**** Data

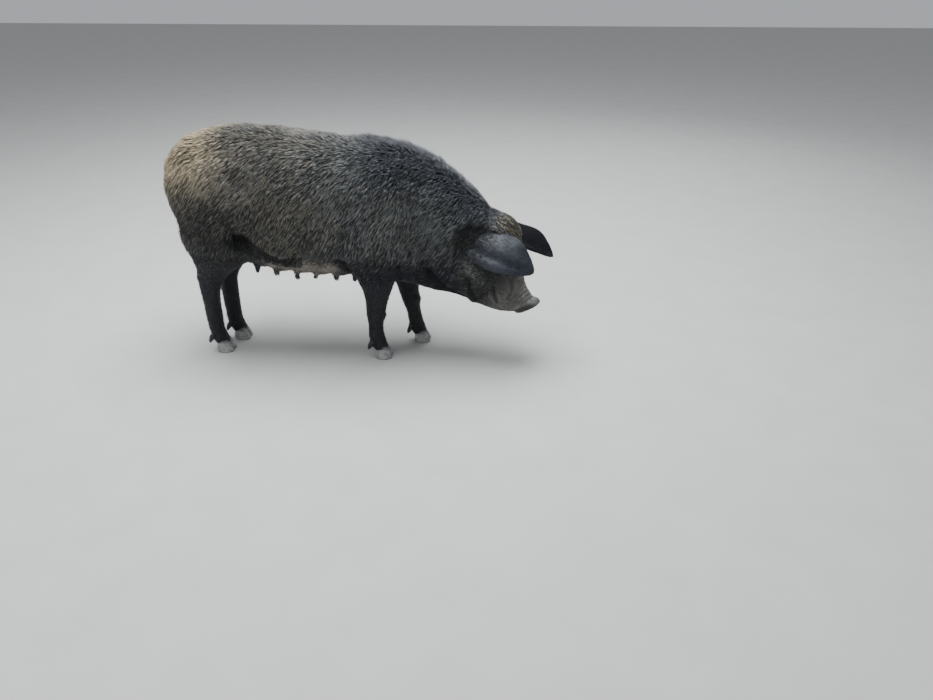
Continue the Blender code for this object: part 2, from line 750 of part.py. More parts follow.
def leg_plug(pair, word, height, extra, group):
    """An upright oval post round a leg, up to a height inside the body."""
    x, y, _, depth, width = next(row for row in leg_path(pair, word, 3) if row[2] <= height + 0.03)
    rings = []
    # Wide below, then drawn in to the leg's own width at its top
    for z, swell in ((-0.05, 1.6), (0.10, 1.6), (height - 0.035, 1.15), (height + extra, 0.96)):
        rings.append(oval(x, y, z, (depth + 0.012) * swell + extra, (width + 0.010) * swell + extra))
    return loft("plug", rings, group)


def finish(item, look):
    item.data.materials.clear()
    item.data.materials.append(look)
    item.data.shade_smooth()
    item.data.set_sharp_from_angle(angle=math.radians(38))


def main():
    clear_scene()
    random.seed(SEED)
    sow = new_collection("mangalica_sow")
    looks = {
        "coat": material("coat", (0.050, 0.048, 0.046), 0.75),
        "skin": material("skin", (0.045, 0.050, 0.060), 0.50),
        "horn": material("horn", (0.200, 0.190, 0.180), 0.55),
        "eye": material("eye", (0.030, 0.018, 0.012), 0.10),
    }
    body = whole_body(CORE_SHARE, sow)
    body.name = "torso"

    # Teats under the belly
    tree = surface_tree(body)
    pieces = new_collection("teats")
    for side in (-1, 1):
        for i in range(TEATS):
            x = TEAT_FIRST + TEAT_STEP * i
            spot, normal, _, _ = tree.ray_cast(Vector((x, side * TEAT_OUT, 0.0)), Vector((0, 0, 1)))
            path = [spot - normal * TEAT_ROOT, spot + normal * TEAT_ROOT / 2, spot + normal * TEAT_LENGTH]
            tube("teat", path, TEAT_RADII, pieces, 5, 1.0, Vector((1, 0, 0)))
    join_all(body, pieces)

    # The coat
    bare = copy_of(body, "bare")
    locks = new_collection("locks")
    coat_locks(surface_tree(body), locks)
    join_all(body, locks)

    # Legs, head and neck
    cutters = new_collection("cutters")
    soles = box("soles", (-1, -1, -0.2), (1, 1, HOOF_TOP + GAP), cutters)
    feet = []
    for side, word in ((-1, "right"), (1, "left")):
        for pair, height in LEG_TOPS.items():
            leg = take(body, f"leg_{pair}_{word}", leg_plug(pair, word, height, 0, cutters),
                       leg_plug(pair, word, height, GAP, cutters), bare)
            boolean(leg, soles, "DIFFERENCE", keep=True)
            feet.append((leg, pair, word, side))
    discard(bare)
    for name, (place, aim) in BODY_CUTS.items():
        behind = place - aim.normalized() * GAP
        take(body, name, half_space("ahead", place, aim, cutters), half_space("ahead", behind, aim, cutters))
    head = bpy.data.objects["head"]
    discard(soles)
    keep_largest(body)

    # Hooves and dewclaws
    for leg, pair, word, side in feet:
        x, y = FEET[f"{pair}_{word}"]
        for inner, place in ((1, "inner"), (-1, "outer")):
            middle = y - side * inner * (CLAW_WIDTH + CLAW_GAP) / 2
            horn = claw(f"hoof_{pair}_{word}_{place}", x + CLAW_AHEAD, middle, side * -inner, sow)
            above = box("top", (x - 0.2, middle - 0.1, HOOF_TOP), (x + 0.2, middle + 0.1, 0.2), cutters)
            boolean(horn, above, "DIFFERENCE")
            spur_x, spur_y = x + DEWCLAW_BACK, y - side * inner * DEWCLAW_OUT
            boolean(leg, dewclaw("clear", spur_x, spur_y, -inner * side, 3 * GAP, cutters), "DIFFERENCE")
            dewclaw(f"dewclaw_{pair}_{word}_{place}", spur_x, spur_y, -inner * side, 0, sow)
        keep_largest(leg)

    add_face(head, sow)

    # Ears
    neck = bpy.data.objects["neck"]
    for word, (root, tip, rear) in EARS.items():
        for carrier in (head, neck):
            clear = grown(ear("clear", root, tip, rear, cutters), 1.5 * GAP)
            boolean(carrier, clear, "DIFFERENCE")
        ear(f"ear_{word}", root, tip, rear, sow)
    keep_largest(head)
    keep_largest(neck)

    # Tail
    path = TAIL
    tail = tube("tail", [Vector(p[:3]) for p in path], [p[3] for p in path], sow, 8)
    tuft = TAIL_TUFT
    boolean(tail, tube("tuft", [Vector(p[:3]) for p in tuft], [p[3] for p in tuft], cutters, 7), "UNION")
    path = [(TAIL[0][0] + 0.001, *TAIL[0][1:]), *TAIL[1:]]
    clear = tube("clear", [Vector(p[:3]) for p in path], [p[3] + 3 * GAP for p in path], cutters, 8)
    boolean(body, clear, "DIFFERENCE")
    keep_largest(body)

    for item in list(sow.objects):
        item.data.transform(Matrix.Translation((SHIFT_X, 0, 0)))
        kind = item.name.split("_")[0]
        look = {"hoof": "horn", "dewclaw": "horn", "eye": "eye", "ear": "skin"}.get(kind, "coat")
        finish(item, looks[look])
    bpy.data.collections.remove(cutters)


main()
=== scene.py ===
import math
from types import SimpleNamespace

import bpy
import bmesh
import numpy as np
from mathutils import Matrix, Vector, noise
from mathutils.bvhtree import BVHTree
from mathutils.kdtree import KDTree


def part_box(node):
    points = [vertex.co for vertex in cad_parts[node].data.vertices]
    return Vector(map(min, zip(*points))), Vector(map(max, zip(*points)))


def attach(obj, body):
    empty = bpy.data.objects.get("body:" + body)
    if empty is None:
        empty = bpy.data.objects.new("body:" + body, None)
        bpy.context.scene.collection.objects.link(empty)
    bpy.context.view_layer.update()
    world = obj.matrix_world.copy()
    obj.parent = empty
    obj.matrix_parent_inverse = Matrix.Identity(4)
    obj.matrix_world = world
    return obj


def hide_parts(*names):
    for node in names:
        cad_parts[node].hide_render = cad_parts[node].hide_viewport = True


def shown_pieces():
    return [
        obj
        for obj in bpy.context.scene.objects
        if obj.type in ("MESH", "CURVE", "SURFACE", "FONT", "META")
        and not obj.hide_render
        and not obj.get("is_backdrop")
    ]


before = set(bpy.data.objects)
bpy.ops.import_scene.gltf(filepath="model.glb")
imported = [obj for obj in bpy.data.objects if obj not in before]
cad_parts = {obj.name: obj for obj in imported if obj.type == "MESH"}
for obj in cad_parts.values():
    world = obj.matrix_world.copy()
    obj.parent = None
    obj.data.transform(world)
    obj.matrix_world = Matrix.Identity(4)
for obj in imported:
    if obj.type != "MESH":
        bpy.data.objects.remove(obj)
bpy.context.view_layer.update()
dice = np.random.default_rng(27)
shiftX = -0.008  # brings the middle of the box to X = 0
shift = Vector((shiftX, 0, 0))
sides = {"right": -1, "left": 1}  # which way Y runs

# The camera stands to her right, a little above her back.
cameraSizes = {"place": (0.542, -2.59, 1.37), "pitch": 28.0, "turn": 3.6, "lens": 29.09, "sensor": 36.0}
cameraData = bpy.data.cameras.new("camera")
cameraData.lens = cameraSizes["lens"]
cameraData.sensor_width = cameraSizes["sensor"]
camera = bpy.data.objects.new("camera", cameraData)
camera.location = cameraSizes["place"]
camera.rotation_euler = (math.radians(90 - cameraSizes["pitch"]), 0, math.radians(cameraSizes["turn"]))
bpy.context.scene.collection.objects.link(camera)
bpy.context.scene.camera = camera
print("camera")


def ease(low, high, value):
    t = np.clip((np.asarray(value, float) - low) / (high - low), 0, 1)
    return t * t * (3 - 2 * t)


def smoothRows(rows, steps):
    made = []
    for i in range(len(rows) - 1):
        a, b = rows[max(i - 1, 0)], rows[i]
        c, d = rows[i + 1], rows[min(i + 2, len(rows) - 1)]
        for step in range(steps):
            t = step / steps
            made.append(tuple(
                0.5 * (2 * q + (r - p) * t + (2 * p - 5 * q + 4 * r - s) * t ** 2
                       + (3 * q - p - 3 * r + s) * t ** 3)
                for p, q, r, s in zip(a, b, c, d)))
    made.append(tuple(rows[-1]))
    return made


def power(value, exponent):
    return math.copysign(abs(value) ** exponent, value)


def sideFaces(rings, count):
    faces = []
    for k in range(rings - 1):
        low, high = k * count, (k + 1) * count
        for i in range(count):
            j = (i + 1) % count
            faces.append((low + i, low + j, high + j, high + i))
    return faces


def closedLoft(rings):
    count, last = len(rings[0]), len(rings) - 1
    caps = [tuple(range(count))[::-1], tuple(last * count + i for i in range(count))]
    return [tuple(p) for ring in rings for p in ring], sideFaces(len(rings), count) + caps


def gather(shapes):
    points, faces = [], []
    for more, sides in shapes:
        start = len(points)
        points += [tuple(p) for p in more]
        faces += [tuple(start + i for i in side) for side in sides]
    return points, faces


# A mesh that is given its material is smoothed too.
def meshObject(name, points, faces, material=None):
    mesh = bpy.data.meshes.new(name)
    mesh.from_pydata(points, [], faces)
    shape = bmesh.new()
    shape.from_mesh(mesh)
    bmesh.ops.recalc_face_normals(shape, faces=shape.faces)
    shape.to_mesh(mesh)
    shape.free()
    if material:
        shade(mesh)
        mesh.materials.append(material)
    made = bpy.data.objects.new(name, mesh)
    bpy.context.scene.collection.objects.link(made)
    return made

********

Challenge: Give the lines again, exactly as they stand, from the beginning of the data through the line with "item.data.set_sharp_from_angle(angle=math.radians(38))".

Correct response:
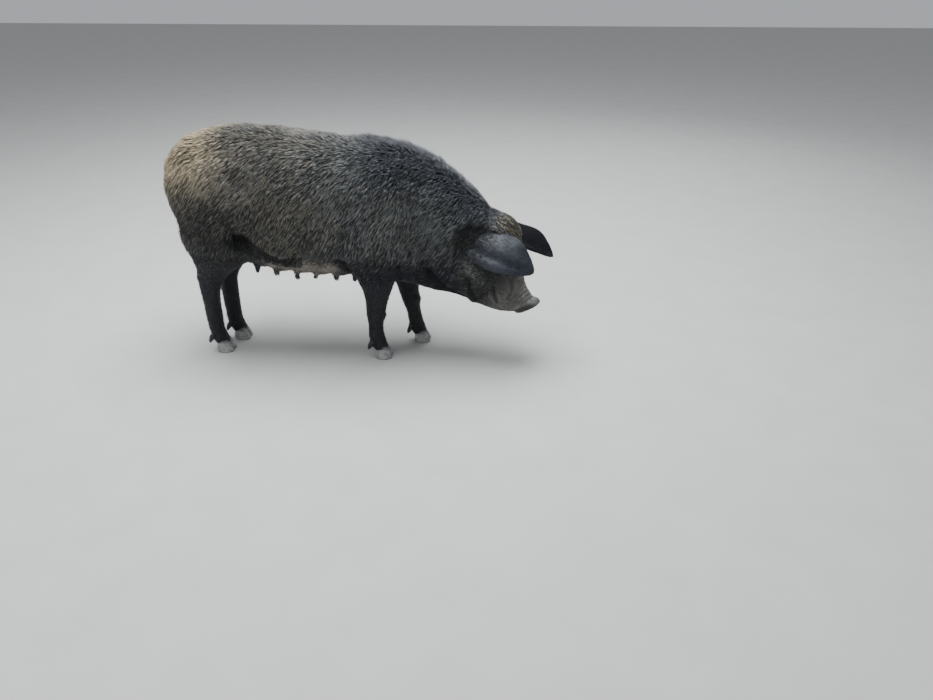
Continue the Blender code for this object: part 2, from line 750 of part.py. More parts follow.
def leg_plug(pair, word, height, extra, group):
    """An upright oval post round a leg, up to a height inside the body."""
    x, y, _, depth, width = next(row for row in leg_path(pair, word, 3) if row[2] <= height + 0.03)
    rings = []
    # Wide below, then drawn in to the leg's own width at its top
    for z, swell in ((-0.05, 1.6), (0.10, 1.6), (height - 0.035, 1.15), (height + extra, 0.96)):
        rings.append(oval(x, y, z, (depth + 0.012) * swell + extra, (width + 0.010) * swell + extra))
    return loft("plug", rings, group)


def finish(item, look):
    item.data.materials.clear()
    item.data.materials.append(look)
    item.data.shade_smooth()
    item.data.set_sharp_from_angle(angle=math.radians(38))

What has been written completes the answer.